§ Task directions: Below is a listing; restate from it, character for character, the lines beginning at the line holding "Reconstruct the object" and ending at the line holding "to one side.", both included.

>> Start Stored records

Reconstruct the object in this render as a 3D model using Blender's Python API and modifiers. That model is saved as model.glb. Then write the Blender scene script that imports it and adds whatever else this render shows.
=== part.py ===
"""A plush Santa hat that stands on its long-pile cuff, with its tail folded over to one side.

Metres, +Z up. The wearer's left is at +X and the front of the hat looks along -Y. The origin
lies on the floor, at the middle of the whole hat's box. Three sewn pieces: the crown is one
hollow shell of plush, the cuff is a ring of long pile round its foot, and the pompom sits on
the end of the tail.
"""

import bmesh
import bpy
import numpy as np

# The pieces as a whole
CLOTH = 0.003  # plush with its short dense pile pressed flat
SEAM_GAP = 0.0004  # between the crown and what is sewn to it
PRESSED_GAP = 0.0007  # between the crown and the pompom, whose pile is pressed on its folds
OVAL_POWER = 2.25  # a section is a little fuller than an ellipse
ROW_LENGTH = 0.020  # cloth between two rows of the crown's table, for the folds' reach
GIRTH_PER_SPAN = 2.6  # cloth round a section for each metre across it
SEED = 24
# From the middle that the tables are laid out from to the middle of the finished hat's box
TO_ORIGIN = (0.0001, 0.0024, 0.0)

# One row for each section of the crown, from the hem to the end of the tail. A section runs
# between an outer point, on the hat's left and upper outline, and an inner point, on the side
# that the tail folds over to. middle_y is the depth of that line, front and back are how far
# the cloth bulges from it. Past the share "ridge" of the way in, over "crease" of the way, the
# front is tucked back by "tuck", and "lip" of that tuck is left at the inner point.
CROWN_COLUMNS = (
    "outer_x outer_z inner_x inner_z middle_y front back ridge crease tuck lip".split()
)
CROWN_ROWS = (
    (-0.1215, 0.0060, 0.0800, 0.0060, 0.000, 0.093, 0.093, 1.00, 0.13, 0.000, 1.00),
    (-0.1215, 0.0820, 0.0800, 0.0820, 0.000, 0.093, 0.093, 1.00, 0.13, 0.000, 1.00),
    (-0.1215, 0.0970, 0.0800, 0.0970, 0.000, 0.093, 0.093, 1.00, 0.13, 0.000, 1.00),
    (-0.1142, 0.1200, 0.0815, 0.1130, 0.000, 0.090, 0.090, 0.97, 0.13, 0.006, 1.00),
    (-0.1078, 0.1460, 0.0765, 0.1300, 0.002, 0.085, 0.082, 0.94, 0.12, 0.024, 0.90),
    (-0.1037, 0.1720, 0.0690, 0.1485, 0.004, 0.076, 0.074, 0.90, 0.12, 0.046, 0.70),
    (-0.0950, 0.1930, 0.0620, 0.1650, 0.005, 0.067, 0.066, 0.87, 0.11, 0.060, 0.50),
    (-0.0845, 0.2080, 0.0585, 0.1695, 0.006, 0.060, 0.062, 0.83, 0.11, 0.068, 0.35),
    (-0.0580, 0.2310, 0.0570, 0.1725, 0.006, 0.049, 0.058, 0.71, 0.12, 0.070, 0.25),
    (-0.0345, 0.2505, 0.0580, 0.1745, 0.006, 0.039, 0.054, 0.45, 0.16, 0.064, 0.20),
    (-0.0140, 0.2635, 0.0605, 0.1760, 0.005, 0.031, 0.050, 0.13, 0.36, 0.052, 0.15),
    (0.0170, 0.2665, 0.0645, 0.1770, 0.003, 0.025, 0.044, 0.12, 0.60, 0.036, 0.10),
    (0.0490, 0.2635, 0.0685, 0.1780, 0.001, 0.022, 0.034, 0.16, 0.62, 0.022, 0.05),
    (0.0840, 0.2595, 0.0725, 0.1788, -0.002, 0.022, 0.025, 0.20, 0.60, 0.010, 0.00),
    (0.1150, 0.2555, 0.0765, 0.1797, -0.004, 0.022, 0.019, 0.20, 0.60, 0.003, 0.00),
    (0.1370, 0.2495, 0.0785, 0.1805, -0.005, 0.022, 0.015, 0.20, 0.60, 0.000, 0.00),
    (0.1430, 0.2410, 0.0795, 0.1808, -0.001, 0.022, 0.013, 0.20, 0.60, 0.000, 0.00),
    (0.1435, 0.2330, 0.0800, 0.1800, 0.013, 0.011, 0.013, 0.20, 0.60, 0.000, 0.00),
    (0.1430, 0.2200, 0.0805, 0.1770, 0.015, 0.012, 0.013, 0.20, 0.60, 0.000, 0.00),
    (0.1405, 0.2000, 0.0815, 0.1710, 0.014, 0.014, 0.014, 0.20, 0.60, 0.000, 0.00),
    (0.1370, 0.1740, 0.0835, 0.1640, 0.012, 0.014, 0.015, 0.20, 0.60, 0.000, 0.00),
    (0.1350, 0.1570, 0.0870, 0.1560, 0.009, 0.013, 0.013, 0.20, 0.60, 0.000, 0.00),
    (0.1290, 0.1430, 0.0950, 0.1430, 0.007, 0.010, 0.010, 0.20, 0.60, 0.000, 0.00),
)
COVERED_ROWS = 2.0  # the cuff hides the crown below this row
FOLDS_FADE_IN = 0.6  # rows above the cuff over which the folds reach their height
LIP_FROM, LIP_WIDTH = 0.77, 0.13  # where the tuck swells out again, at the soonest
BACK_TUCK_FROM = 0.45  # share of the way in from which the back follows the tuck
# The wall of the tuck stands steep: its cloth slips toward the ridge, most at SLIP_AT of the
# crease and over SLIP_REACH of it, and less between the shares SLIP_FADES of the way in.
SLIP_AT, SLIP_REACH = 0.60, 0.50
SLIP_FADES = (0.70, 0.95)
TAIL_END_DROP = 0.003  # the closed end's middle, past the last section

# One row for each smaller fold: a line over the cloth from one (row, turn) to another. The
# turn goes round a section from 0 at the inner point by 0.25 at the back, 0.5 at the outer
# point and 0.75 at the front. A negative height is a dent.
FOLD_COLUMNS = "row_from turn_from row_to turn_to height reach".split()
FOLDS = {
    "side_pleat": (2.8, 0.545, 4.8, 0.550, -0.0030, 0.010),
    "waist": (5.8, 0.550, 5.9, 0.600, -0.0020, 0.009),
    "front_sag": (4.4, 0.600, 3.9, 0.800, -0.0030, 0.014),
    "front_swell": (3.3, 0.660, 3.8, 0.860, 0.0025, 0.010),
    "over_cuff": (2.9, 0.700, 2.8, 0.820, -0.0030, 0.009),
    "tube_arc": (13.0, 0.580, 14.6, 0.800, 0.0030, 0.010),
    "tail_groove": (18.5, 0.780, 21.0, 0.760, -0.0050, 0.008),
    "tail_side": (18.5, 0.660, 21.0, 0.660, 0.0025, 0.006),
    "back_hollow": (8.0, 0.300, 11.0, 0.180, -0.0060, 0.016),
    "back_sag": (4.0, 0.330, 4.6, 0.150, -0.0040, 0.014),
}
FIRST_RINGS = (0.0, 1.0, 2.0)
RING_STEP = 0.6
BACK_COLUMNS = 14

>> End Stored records
>> Start Stored records

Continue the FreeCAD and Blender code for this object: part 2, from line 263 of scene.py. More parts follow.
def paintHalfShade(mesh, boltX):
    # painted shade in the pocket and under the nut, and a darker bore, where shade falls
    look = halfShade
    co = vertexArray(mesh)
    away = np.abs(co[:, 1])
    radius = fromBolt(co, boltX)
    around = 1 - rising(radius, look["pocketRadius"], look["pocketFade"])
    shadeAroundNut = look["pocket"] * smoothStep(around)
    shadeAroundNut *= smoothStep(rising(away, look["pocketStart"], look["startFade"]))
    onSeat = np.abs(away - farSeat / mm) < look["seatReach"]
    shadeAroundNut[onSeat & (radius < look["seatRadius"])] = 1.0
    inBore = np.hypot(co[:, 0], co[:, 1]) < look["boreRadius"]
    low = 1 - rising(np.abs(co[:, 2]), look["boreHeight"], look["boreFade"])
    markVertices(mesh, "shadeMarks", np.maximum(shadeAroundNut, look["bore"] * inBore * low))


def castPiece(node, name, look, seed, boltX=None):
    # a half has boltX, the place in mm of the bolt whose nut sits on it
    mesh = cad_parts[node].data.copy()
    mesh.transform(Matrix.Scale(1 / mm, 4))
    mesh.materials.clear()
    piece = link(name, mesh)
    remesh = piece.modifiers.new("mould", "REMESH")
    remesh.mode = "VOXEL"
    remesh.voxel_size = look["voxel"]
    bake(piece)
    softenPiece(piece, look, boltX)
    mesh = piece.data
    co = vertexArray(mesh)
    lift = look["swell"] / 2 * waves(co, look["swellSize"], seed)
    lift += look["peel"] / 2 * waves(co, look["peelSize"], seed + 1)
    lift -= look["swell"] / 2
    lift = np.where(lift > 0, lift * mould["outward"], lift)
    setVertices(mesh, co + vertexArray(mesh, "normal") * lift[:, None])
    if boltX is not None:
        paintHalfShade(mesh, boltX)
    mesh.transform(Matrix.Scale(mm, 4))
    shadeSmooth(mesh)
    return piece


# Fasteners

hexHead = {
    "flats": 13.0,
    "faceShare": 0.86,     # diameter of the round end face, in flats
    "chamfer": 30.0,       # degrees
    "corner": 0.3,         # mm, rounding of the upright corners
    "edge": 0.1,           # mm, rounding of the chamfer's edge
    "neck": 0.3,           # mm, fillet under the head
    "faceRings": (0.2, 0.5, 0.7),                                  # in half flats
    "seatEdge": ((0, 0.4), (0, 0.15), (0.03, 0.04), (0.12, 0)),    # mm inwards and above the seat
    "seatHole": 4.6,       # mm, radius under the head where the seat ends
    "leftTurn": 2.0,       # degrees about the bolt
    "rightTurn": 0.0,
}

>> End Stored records

§ Solution for this task:
Reconstruct the object in this render as a 3D model using Blender's Python API and modifiers. That model is saved as model.glb. Then write the Blender scene script that imports it and adds whatever else this render shows.
=== part.py ===
"""A plush Santa hat that stands on its long-pile cuff, with its tail folded over to one side.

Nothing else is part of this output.